Now let's check if public holidays affect traffic.
data.groupby("holiday")["traffic_volume"].mean().sort_values().plot.barh()
plt.xlabel("Traffic Volume")
plt.xlabel("Holiday")
plt.show()
This was also one of our apriori expectations. On public holidays, the volume of traffic is much lower than that on the other days.
Let us now see whether weather has any significant effect on traffic.
data.groupby("weather_main")["traffic_volume"].mean().sort_values().plot.barh()
plt.xlabel("Traffic Volume")
plt.ylabel("Weather Main")
plt.show()
Overall, it is interesting to see here some weather patterns exhibit higher traffic than clear weather. Fog, squall and smoke result in lower traffic as expected.

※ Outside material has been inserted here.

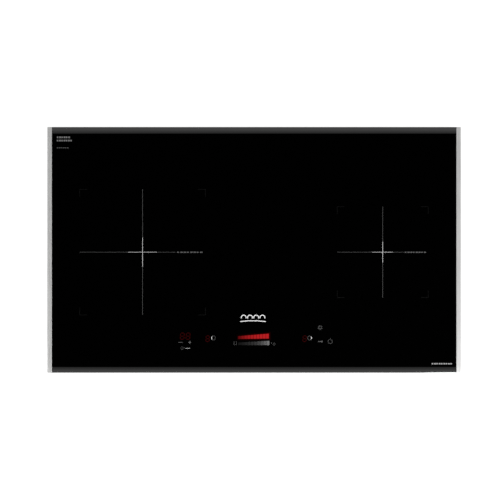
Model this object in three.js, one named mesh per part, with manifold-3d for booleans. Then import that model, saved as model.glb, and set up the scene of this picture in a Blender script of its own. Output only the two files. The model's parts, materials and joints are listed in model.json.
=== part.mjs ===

Now we will look at a more descriptive column, weather description.
plt.figure(figsize=(12,10))
data.groupby("weather_description")["traffic_volume"].mean().sort_values().plot.barh()
plt.xlabel("Traffic Volume")
plt.ylabel("Weather Description")
plt.show()
Squalls,Proximity thunderstorm with drizzle and light rain and snow are linked to lowest average traffic on I94. Now let us see if there is any link between temperature and traffic volume.
data.groupby(pd.cut(data["temp"],range(288,305)))["traffic_volume"].mean().plot.bar()
plt.ylim(0,5000)
plt.ylabel("Traffic Volume")
plt.xlabel("Temperature")
plt.show()
plt.show()
Warmer weather is linked to higher traffic.
Fog, squall and smoke are linked with lower traffic as expected. 9. Squalls,Proximity thunderstorm with drizzle and light rain and snow are linked to lowest average traffic on I94. 10. Warmer weather is linked to higher traffic.